Kayseri Ekonomi & Ticaret: Kayseri Sanayi Odası olarak sanayicilerin ufkunu genişletmek amaçlı yurtdışı gezileri de düzenliyorsunuz. En son heyet halinde Macaristan geziniz oldu. Bu geziden ve genel gezi faaliyetlerinizden bahsedebilir misiniz?

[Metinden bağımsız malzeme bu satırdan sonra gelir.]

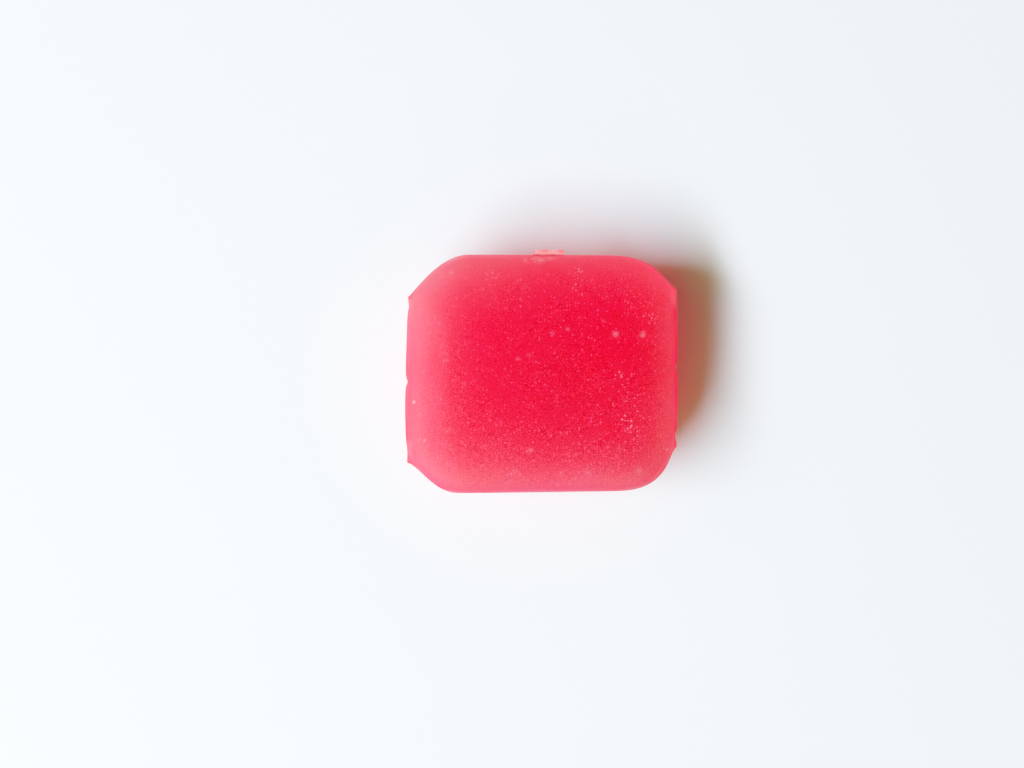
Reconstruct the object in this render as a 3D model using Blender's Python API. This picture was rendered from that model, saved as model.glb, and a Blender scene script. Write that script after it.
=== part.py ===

Mehmet Büyüksimitçi: Kayserili bir sanayicimizin Macaristan’da çok ciddi bir yatırımı var. Oradan gelen bir davet üzerine bu gezimizi düzenledik. Oraları görmek yurtdışında neler olup bittiğini takip edebilmek açısından önemli. Birde bu tarz geziler ile Türkiye algısını olabildiğince olumlu bir hale getirme gayretindeyiz. Macaristan gezimizde hem ticari hem sanayi gezilerimiz oldu. Biraz kendimizle mukayese etme şansı yakaladık. Örneğin airbag üretiminde dünyanın en büyük ikinci üreticisi olan bir firma Macaristan’da 200.000 m2 alana sahip bir fabrika kurmuş. O fabrikayı yerinde gezme şansımız oldu. Ayrıca Macaristan’ın Turizm’den sorumlu bakan temsilcisi ile görüştük ve orada Erciyes’imizin sunumu da yaptık. İlerleyen zamanlarda bu tarz yurtdışı gezilerine yine sanayicilerimizin de katılımları ile devam etmeyi düşünüyoruz.

 

Kayseri Ekonomi & Ticaret: Son olarak yine son günlerin en popüler konularından olan ve üretim merkezi merakla beklenen yerli otomotive değinmek istiyorum. Yerli otomotiv üretim merkezi olma hususunda Kayseri Sanayi Odası olarak sizde destek veriyorsunuz. Bu konuyla ilgili neler söylemek istersiniz?

 

Mehmet Büyüksimitçi: Yerli otomotivin Kayseri’de üretilmesi gerektiğini ısrarla vurgulayışımızın temel nedeni; bu yatırımın Marmara Bölgesi’nde ve Ege Bölgesi’nde yapılmaması gerektiğini düşünüyor oluşumuz. Orta Anadolu’da endüstriyelleşmiş bir şehirde yapılması bizce daha doğru bir karar olacaktır. Yani adres zaten belli. Konya, Aksaray veya Kayseri. Bizim gönlümüz tabi ki Kayseri olması yönünde. Kayseri’miz bu işin altından kalkar. Alan olarak da hiçbir sıkıntımız yok. 4.Organize sanayimizde 10.000.000 m2 arazimiz olacak. Kayseri Serbest Bölgesinde sayın başkanımız Memduh Büyükkılıç ücretsiz arsa tahsisi yapabileceklerini her fırsatta dile getiriyor. İncesu Organize Sanayi Bölgesinde 1.000.000 m2 tahsisi hazır arsa var. Ulaşımla ilgili de Kayseri’nin bir sıkıntısı yok. Birtakım çevreler liman olmayan yerde otomotiv fabrikası olmaz şeklinde bir algı oluşturmaya çalışıyorlar. Gelişmiş ülkelere baktığınızda liman şehirlerinde otomotiv fabrikası sayısı en fazla 3-5 tanedir. Üretilen araçların trenlerle veya karayolu ile limana nakliyesi mümkün. Ben 2 sene önce Almanya’da bir otomotiv fabrikasını ziyaret ettim. En yakın limana araçla ulaşım karayolu ile 8 saatti. Eğer bu yatırım için Marmara Bölgesi seçilirse ben bu ülkeye yazık edileceğini düşünüyorum. Bu milli yatırımın taçlanması için mutlaka Anadolu’da bir şehirde üretilmesi gerektiğini düşünüyorum. Kayseri buna her imkanı ile hazır. 3 tane üniversitemiz var. Yüksek tahsille ilgili problemimiz yok. Bir sürü meslek lisemiz var ve her sene yaklaşık 4 bin öğrenci mezun ediyoruz. Çevre illerimizle bir bütün halindeyiz. Yerli otomobilin Kayseri’de üretilmesi sadece şehrimize değil bölge illerine de ciddi katkılar sağlayacaktır diye düşünüyorum.